What We Get Wrong About the Legacy

Most people think the fall happened because the Ottomans were "backwards." That’s a bit of a colonialist perspective. In reality, they were stuck in an impossible geopolitical position. They were an old-school agrarian empire trying to survive in the age of coal, steel, and radical nationalism.

The fall of the Ottoman Empire created a power vacuum that we are still dealing with today. Look at the borders of Iraq, Syria, and Lebanon. Look at the ongoing tensions in the Balkans or the conflict over Jerusalem. These aren't "ancient" hatreds; they are, in many ways, the unfinished business of 1922. When the Ottomans fell, the cohesive—albeit imperfect—glue that held these diverse regions together for 600 years vanished, and nothing quite as stable has replaced it since.

Moving Beyond the History Books

To truly understand how this impacts us now, you have to look at the primary sources and the geography. History isn't just dates; it's a sequence of "what ifs."

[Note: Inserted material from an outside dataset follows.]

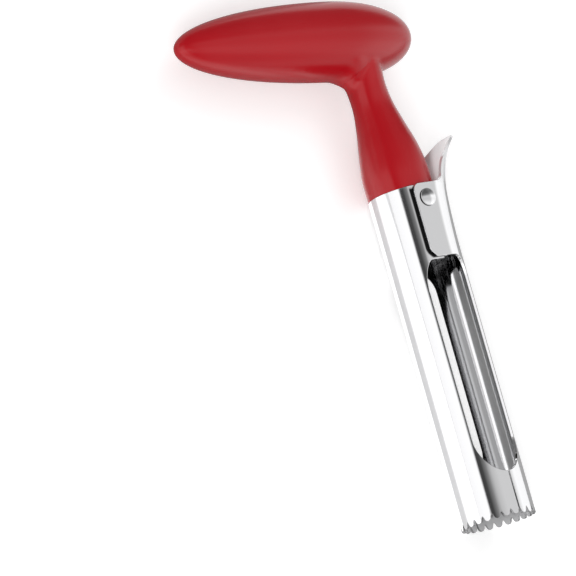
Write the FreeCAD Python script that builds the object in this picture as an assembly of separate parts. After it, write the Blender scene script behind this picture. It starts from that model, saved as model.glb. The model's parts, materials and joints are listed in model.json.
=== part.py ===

  • Visit the Archives: If you're ever in Istanbul, the Ottoman Archives in Kağıthane are a goldmine. Seeing the actual handwritten decrees (firmans) from the final years shows a government trying to micromanage a collapse.
  • Trace the Borders: Open a map from 1910 and compare it to 1924. Pay attention to the "Sanctity of Borders" vs. ethnic realities. It explains why the modern Middle East looks the way it does.
  • Read "The Fall of the Ottomans" by Eugene Rogan: He’s one of the best modern historians on this. He digs into the Arab perspective of the Great War, which is often ignored in Western textbooks.
  • Analyze the Debt: Look into the Ottoman Public Debt Administration. It’s a boring name for a fascinating reality: foreign bankers literally had their own offices in Istanbul to collect taxes directly because the Sultan couldn't be trusted to pay his loans.

Understanding this collapse isn't just about memorizing the end of a dynasty. It's about seeing how the world transitioned from a collection of diverse empires to a world of rigid borders and national identities. The "Sick Man" died, but the ripples of that death are still washing up on our shores today.